▶ _GOAL OF THE EXERCISE_: Nothing outside the stretch should be returned: give exactly the lines from the line containing "Turn this picture" through the line containing "from aluminium sheet.", including both.

▶ _SOURCE RECORDS_:
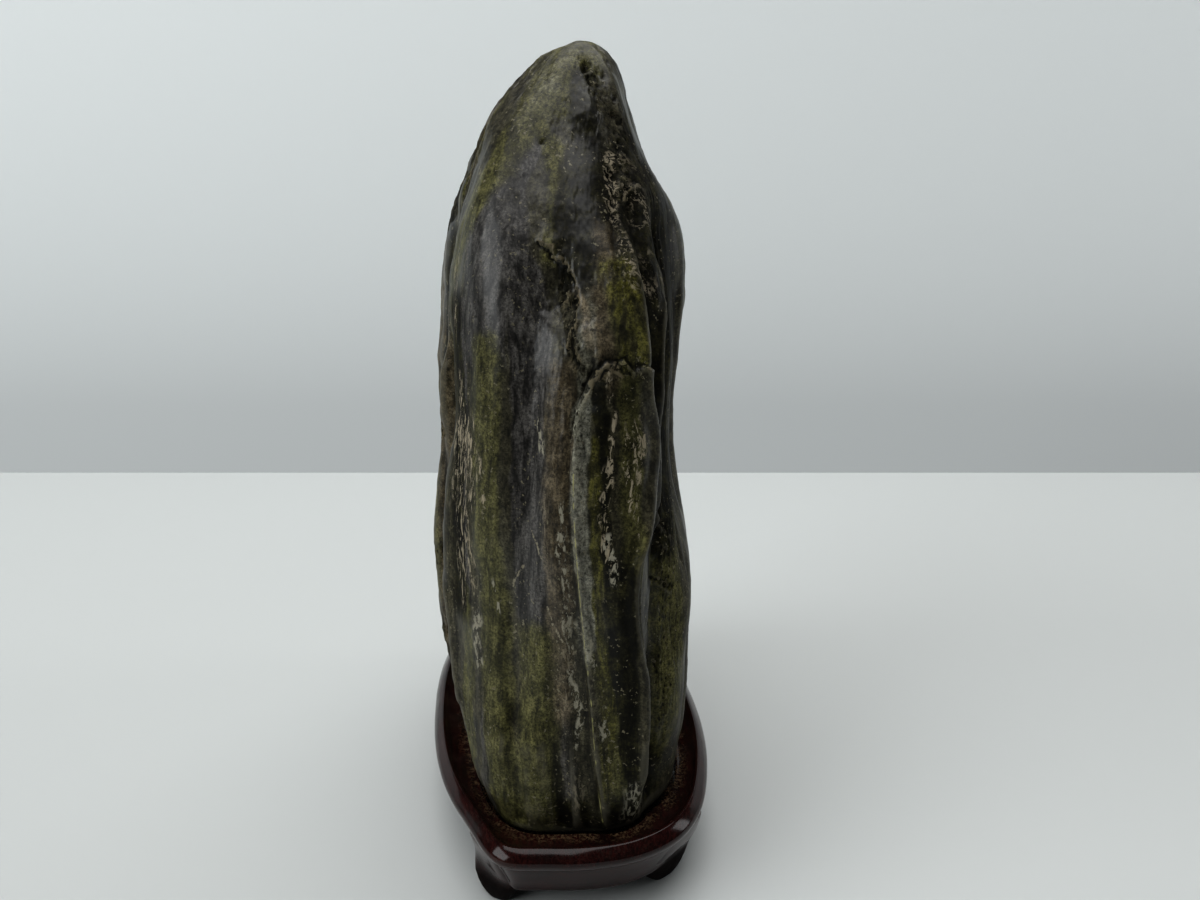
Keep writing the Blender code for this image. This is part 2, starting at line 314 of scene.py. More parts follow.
def stretch(vector, *scale):
    step = newStep("ShaderNodeMapping", vector)
    feed(step.inputs["Vector"], vector)
    step.inputs["Scale"].default_value = scale
    return step.outputs["Vector"]


def cloud(vector, scale, detail, roughness, distortion=0.0):
    step = newStep("ShaderNodeTexNoise", vector)
    feed(step.inputs["Vector"], vector)
    feed(step.inputs["Scale"], scale)
    step.inputs["Detail"].default_value = detail
    step.inputs["Roughness"].default_value = roughness
    step.inputs["Distortion"].default_value = distortion
    return step.outputs["Fac"]


def cells(vector, scale):
    step = newStep("ShaderNodeTexVoronoi", vector)
    feed(step.inputs["Vector"], vector)
    step.inputs["Scale"].default_value = scale
    return step.outputs["Distance"]


def kept(tree, name, output="Fac"):
    step = tree.nodes.new("ShaderNodeAttribute")
    step.attribute_name = name
    return step.outputs[output]


def objectPlace(tree):
    return tree.nodes.new("ShaderNodeTexCoord").outputs["Object"]


def newGroup(name, output, **inputs):
    # an input is a number's usual value, or None for a vector
    group = bpy.data.node_groups.new(name, "ShaderNodeTree")
    for label, value in inputs.items():
        kind = "NodeSocketVector" if value is None else "NodeSocketFloat"
        socket = group.interface.new_socket(label, in_out="INPUT", socket_type=kind)
        if value is not None:
            socket.default_value = value
    group.interface.new_socket(output, in_out="OUTPUT", socket_type="NodeSocketFloat")
    start, end = group.nodes.new("NodeGroupInput"), group.nodes.new("NodeGroupOutput")
    return group, start.outputs, end.inputs[output]


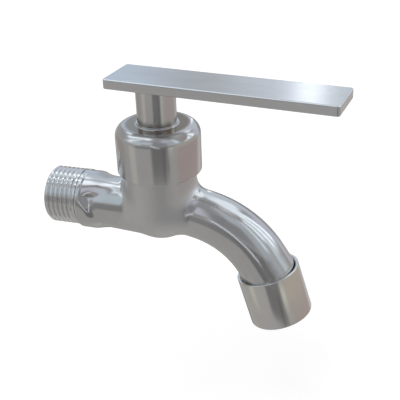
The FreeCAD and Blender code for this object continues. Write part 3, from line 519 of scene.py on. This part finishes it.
def surface_net(field, low, high, step):
    """Points and quads of a field's zero surface, one point in each cell that it crosses."""
    axes = [np.arange(a, b + step, step) for a, b in zip(low, high)]
    x, y, z = (g.ravel() for g in np.meshgrid(*axes, indexing="ij"))
    shape = tuple(len(a) for a in axes)
    value = field(x, y, z).reshape(shape)
    inside = value < 0
    corners = [(i, j, k) for i in (0, 1) for j in (0, 1) for k in (0, 1)]
    cells = tuple(n - 1 for n in shape)

    def at(grid, corner):
        return grid[tuple(slice(c, c + n) for c, n in zip(corner, cells))]

    count = sum(at(inside, c).astype(np.int8) for c in corners)
    crossed = (count > 0) & (count < 8)
    spots = np.argwhere(crossed)
    total = np.zeros((len(spots), 3))
    hits = np.zeros(len(spots))
    for first in corners:
        for axis in range(3):
            if first[axis]:
                continue
            second = tuple(c + (i == axis) for i, c in enumerate(first))
            va = value[tuple((spots + first).T)]
            vb = value[tuple((spots + second).T)]
            cut = (va < 0) != (vb < 0)
            share = np.where(cut, va / np.where(cut, va - vb, 1), 0)
            place = spots + np.array(first, float)
            place[:, axis] += share
            total += np.where(cut[:, None], place, 0)
            hits += cut
    points = total / hits[:, None] * step + np.array(low)
    number = np.full(cells, -1)
    number[crossed] = np.arange(len(spots))
    faces = []
    for axis in range(3):
        u, v = (axis + 1) % 3, (axis + 2) % 3
        before = [slice(None)] * 3
        after = [slice(None)] * 3
        before[axis], after[axis] = slice(0, -1), slice(1, None)
        edge = inside[tuple(before)] != inside[tuple(after)]
        where = np.argwhere(edge)
        where = where[(where[:, u] > 0) & (where[:, v] > 0)]
        where = where[(where[:, u] < cells[u]) & (where[:, v] < cells[v])]
        leaving = inside[tuple(where.T)]
        ring = []
        for du, dv in ((1, 1), (0, 1), (0, 0), (1, 0)):
            cell = where.copy()
            cell[:, u] -= du
            cell[:, v] -= dv
            ring.append(number[tuple(cell.T)])
        quads = np.stack(ring, 1)
        faces.append(np.where(leaving[:, None], quads, quads[:, ::-1]))
    return points, np.concatenate(faces)


def settle(field, points, rounds=4):
    """Move points onto the zero surface, and give its outward normals there."""
    for _ in range(rounds):
        x, y, z = points.T.copy()
        move = np.clip(field(x, y, z), -SETTLE_LIMIT, SETTLE_LIMIT)
        points = points - (slope_of(field, x, y, z) * move).T
    x, y, z = points.T.copy()
    return points, slope_of(field, x, y, z, NORMAL_STEP).T


def make_casting():
    """The cast body's surface, from the collar to the outlet thread."""
    points, faces = surface_net(body_field, CASTING_LOW, CASTING_HIGH, CASTING_STEP)
    points, normals = settle(body_field, points)
    piece = mesh_piece("cast_body", points, faces, normals=normals)
    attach(piece, "tap")
    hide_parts("tap_body")
    return piece


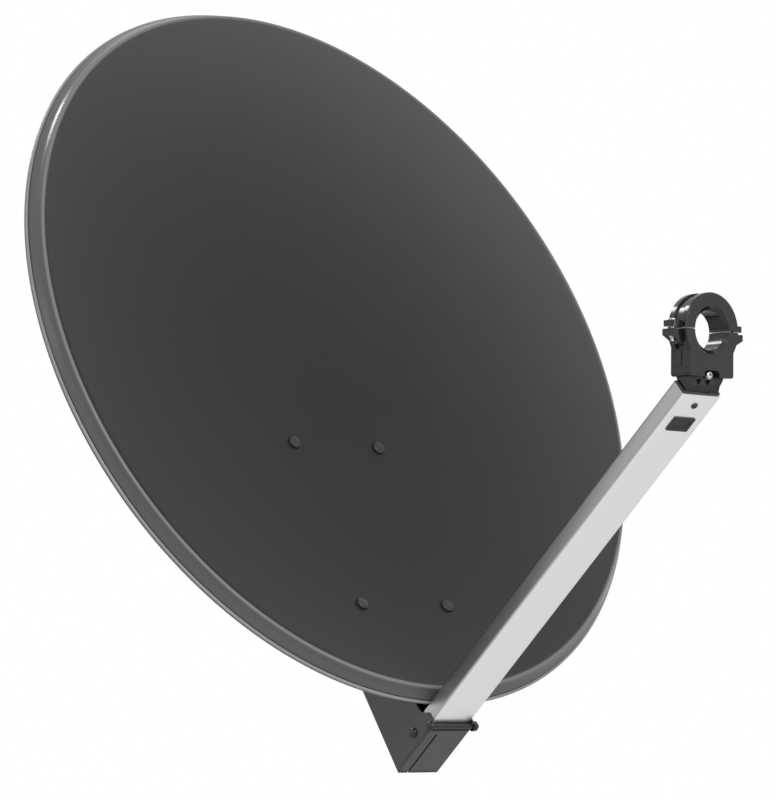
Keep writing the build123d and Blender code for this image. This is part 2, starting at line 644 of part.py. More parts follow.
def feed_holder():
    # housing under the bore, with raised pads down its sides
    tall = HOLDER_SHOULDER - HOLDER_BOTTOM
    depth = RING_FRONT - HOLDER_BACK
    body = Box(HOLDER_WIDTH, tall, depth)
    body = fillet(body.edges().filter_by(Axis.Z).group_by(Axis.Y)[0], HOLDER_CORNER)
    body = Pos(0, HOLDER_BOTTOM + tall / 2, (RING_FRONT + HOLDER_BACK) / 2) * body
    outline = make_face(Polyline(*holder_outline(), close=True))
    body += extrude(outline, EAR_DEPTH / 2, both=True)
    body += clamp_ring() & half_space(False, SPLIT)
    for side in (-1, 1):
        for low, high in PADS:
            body += side_pad(side, low, high)

    # neck down to the arm's end, with two cells in its front
    inset = ARM_WALL + FIT_GAP
    root = HOLDER_BOTTOM + HOLDER_CORNER
    neck = [
        (root, HOLDER_BACK),
        (root, NECK_FRONT),
        (NECK_STEP, NECK_FRONT),
        (NECK_FOOT, NECK_FRONT - NECK_SETBACK),
        in_feed(inset, ARM_OUTER_END),
        in_feed(ARM_HEIGHT - inset, ARM_OUTER_END),
    ]
    body += side_slab(neck, -NECK_WIDTH / 2, NECK_WIDTH / 2)
    for x in CELLS:
        body -= Pos(x, CELL_Y, NECK_FRONT) * Box(CELL_WIDTH, CELL_HEIGHT, 2 * CELL_DEPTH)
    body -= feed_bore()

    # clearance for the two cap screws and seats for their nuts
    body -= ear_holes(M4_RADIUS + M4_GAP)
    nut_top = -EAR_GAP / 2 - EAR
    well = Cylinder(M4_NUT_WIDTH / sqrt(3) + NUT_POCKET, EAR_TIP)
    for x in (-CAP_SCREW_X, CAP_SCREW_X):
        body -= Pos(x, nut_top - EAR_TIP / 2, 0) * Rot(90, 0, 0) * well

    # pocket of the front screw
    pocket = SlotOverall(POCKET_WIDTH, POCKET_HEIGHT)
    body -= Pos(0, POCKET_Y, POCKET_FLOOR) * extrude(pocket, amount=RING_FRONT)
    body -= Pos(0, POCKET_Y, POCKET_FLOOR) * Cylinder(M4_RADIUS, 2 * FRONT_SCREW)
    body = FEED * body

    # spigot inside the arm
    width, height = arm_fit()
    spigot = Box(width, height, SPIGOT + END_CAP)
    spigot = fillet(spigot.edges().filter_by(Axis.Z), ARM_INNER_CORNER)
    body += ARM * Pos(0, ARM_HEIGHT / 2, ARM_OUTER_END - (SPIGOT - END_CAP) / 2) * spigot
    body -= ARM * Pos(0, 0, SCREW_AT) * Rot(90, 0, 0) * Cylinder(M4_RADIUS, 2 * ARM_SCREW)
    return body


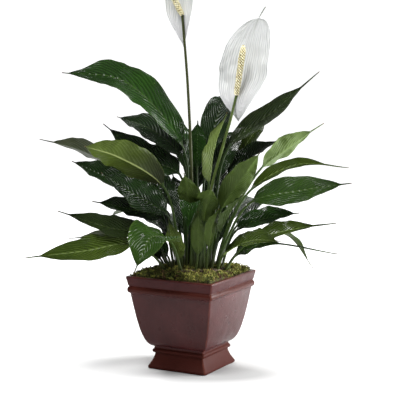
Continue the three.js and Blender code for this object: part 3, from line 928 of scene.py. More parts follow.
@dataclass(frozen=True)
class Moss:
    """The mat of moss that fills the pot's mouth and climbs the crown, with sprigs standing all over it.

    Each of the three kinds of lump has a size and a level in the noise. The sprigs beyond the halfway share
    of the mat's half width are a piece of their own.
    """

    half: float = 68.0
    cells: int = 150
    edge: float = 144.6
    rise: float = 14.0
    fullness: float = 0.35
    thickness: float = 5.0
    tussock: Pair = (19.0, 5.3)
    clump: Pair = (8.0, 3.1)
    crumb: Pair = (3.0, 8.7)
    sprigs: int = 5600
    halfway: float = 0.707
    border: float = 5.0

    def lumps(self, x: float, y: float, kind: Pair) -> float:
        """Returns smooth noise with lumps of a kind."""
        return noise.noise(Vector((x / kind[0], y / kind[0], kind[1])))

    def height(self, x: float, y: float) -> float:
        """Measures the ground.

        Args:
            x: the place along the first axis.
            y: the place along the second axis.

        Returns:
            The height above the table, in millimetres.
        """
        inward = max(0.0, 1 - max(abs(x), abs(y)) / self.half)
        mound = self.edge + self.rise * inward ** self.fullness
        tussock, clump, crumb = (self.lumps(x, y, kind) for kind in (self.tussock, self.clump, self.crumb))
        return mound + 3.4 * tussock + 3.4 * clump + 1.8 * crumb - 0.6

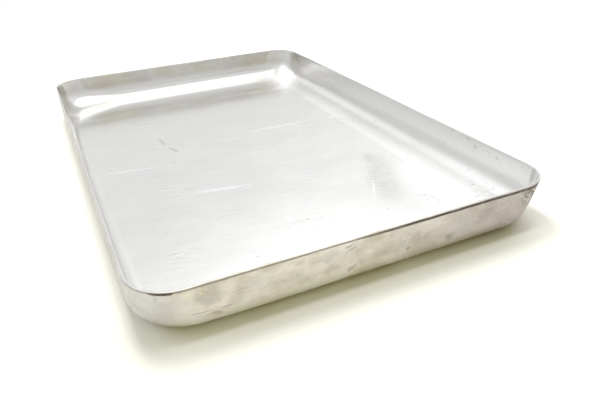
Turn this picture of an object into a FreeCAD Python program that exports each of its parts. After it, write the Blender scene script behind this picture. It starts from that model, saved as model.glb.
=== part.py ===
"""Shallow baking tray, pressed in one piece from aluminium sheet.

Frame: millimetres, +Z up. The origin is the middle of the underside, on the
plane that the tray stands on. The long side runs along Y, the short side
along X.

The walls are upright and end in a plain cut rim. They turn into the floor
over a wide round. In plan each corner is rounder at the foot than at the
rim, so that the corner leans in and looks like part of a ball, as the metal
comes off a drawing tool. The sheet has the same gauge all over: the outer
form and the hollow are two blocks of one kind, a gauge apart everywhere.
"""

import FreeCAD, Part
import os

PARTS_FOLDER = "parts"
NODE = "tray"

# Driving dimensions: alias, value in millimetres, what it is.
SIZES = [
    ("tray_width", 229.0, "outside, rim to rim along the short side"),
    ("tray_length", 356.0, "outside, rim to rim along the long side"),
    ("tray_height", 25.5, "underside of the floor to the top of the rim"),
    ("gauge", 1.2, "thickness of the sheet"),
    ("rim_corner", 22.0, "outside radius of a corner at the rim, in plan"),
    ("foot_corner", 37.0, "outside radius of a corner at the foot, in plan"),
    ("foot_round", 9.5, "outside radius between wall and floor"),
    ("rim_ease", 0.35, "rounding of both edges of the cut rim"),
]

# A point lies on a level when it is no further from it than this.
LEVEL_TOLERANCE = 0.001


def make_sheet(doc):
    """Spreadsheet with one row for each driving dimension."""
    sheet = doc.addObject("Spreadsheet::Sheet", "sizes")
    for row, (alias, value, note) in enumerate(SIZES, start=1):
        sheet.set(f"A{row}", alias)
        sheet.set(f"B{row}", str(value))
        sheet.set(f"C{row}", note)
        sheet.setAlias(f"B{row}", alias)
    doc.recompute()
    return sheet


def make_box(doc, name, width, length, bottom, top):
    """Box over the middle of the origin; the sizes are expressions on the cells."""
    box = doc.addObject("Part::Box", name)
    box.setExpression("Length", width)
    box.setExpression("Width", length)
    box.setExpression("Height", f"{top} - {bottom}")
    box.setExpression("Placement.Base.x", f"-({width}) / 2")
    box.setExpression("Placement.Base.y", f"-({length}) / 2")
    box.setExpression("Placement.Base.z", bottom)
    doc.recompute()
    return box


def upright_edges(shape):
    """Numbers of the straight edges that run from the bottom to the top."""
    height = shape.BoundBox.ZLength
    return [
        number
        for number, edge in enumerate(shape.Edges, start=1)
        if abs(edge.Length - height) < LEVEL_TOLERANCE
        and abs(edge.BoundBox.ZLength - height) < LEVEL_TOLERANCE
    ]


def edges_on_level(shape, level):
    """Numbers of the edges that lie wholly on one level."""
    return [
        number
        for number, edge in enumerate(shape.Edges, start=1)
        if abs(edge.BoundBox.ZMin - level) < LEVEL_TOLERANCE
        and abs(edge.BoundBox.ZMax - level) < LEVEL_TOLERANCE
    ]


def round_edges(doc, name, base, edges, first_radius, last_radius):
    """Fillet whose radius runs evenly from one end of each edge to the other.

    A fillet's radii can't be bound to cells, so they are worked out here from
    expressions on them.
    """
    fillet = doc.addObject("Part::Fillet", name)
    fillet.Base = base
    first = float(base.evalExpression(first_radius))
    last = float(base.evalExpression(last_radius))
    fillet.Edges = [(edge, first, last) for edge in edges]
    doc.recompute()
    return fillet


def make_form(doc, name, width, length, bottom, rim_corner, foot_corner, foot_round):
    """Block with rounded corners and foot, from the bottom level to the rim.

    A box's upright edges run upward, so the corner at the foot comes first.
    """
    box = make_box(doc, f"{name}_block", width, length, bottom, "sizes.tray_height")
    corners = round_edges(
        doc, f"{name}_corners", box, upright_edges(box.Shape), foot_corner, rim_corner)
    foot_level = float(box.evalExpression(bottom))
    foot_edges = edges_on_level(corners.Shape, foot_level)
    return round_edges(
        doc, f"{name}_foot", corners, foot_edges, foot_round, foot_round)


def make_tray(doc):
    """The outer form less the hollow, with both edges of the rim eased."""
    outside = make_form(
        doc, "outside",
        width="sizes.tray_width",
        length="sizes.tray_length",
        bottom="0",
        rim_corner="sizes.rim_corner",
        foot_corner="sizes.foot_corner",
        foot_round="sizes.foot_round")

    # The hollow starts a gauge up, where the outer corner is already less round.
    narrowing = "(sizes.foot_corner - sizes.rim_corner) * sizes.gauge / sizes.tray_height"
    hollow = make_form(
        doc, "hollow",
        width="(sizes.tray_width - 2 * sizes.gauge)",
        length="(sizes.tray_length - 2 * sizes.gauge)",
        bottom="sizes.gauge",
        rim_corner="sizes.rim_corner - sizes.gauge",
        foot_corner=f"sizes.foot_corner - sizes.gauge - {narrowing}",
        foot_round="sizes.foot_round - sizes.gauge")

    shell = doc.addObject("Part::Cut", "shell")
    shell.Base = outside
    shell.Tool = hollow
    doc.recompute()

    rim_level = float(shell.evalExpression("sizes.tray_height"))
    rim_edges = edges_on_level(shell.Shape, rim_level)
    tray = round_edges(doc, NODE, shell, rim_edges, "sizes.rim_ease", "sizes.rim_ease")
    tray.Label = NODE
    tray.Placement = FreeCAD.Placement()
    doc.recompute()
    return tray


def check(doc, parts):
    """Stop if a feature failed or a part's shape isn't one sound solid."""
    for item in doc.Objects:
        if "Invalid" in item.State or "Error" in item.State:
            raise RuntimeError(f"{item.Name} failed: {item.State}")
    for part in parts:
        shape = part.Shape
        if shape.isNull() or not shape.isValid() or len(shape.Solids) != 1:
            raise RuntimeError(f"{part.Label} is not one valid solid")


def write(parts):
    """Write each part to a STEP file named after its label."""
    os.makedirs(PARTS_FOLDER, exist_ok=True)
    for part in parts:
        part.Shape.exportStep(os.path.join(PARTS_FOLDER, f"{part.Label}.step"))
        box = part.Shape.optimalBoundingBox()
        print(f"{part.Label}: {box.XLength:.2f} x {box.YLength:.2f} x {box.ZLength:.2f} mm,"
              f" {part.Shape.Volume:.0f} mm3")


document = FreeCAD.newDocument("baking_tray")
make_sheet(document)
built = [make_tray(document)]
check(document, built)
write(built)
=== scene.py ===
"""Worn aluminium baking tray: the visible skin, its finish, the studio and the camera.

All lengths are in metres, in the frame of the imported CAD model: +Z up, the long side along Y,
the origin in the middle of the underside. Marks on the tray are placed in millimetres.
"""

import math
from collections import namedtuple

import bpy
import numpy as np
from mathutils import Euler, Matrix, Vector


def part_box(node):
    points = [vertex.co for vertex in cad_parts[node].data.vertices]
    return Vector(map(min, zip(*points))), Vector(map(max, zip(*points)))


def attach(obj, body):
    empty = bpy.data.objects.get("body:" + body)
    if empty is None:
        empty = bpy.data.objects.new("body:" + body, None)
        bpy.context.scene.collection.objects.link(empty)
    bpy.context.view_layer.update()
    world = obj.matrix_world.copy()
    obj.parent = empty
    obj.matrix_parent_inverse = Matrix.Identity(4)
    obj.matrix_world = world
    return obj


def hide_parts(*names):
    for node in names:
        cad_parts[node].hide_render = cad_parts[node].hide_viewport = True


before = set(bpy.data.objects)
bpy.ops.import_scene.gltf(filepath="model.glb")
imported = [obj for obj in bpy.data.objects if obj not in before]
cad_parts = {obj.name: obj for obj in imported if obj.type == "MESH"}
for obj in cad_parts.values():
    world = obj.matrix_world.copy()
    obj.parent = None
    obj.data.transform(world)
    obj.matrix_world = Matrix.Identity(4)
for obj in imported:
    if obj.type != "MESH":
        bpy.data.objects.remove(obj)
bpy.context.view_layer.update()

# ---------------------------------------------------------------- driving sizes
_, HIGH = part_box("tray")
HALF_WIDTH = HIGH.x
HALF_LENGTH = HIGH.y
HEIGHT = HIGH.z
GAUGE = 0.0012
RIM_CORNER = 0.022
FOOT_CORNER = 0.037
FOOT_ROUND = 0.0095
RIM_EASE = 0.00035

# the corners, from front left by the right to back left: the foot's corner radius, what is added to
# the foot round in the middle of the corner, and how far from the middle this starts and ends to fade
CORNERS = ((-1, -1), (1, -1), (1, 1), (-1, 1))
FOOT_CORNERS = (0.032, FOOT_CORNER, FOOT_CORNER, FOOT_CORNER)
CORNER_ROUNDS = (0.002, 0.012, 0.014, 0.012)
CORNER_BLENDS = ((0.008, 0.045), (0.0, 0.022), (0.0, 0.016), (0.004, 0.050))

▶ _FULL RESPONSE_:
Turn this picture of an object into a FreeCAD Python program that exports each of its parts. After it, write the Blender scene script behind this picture. It starts from that model, saved as model.glb.
=== part.py ===
"""Shallow baking tray, pressed in one piece from aluminium sheet.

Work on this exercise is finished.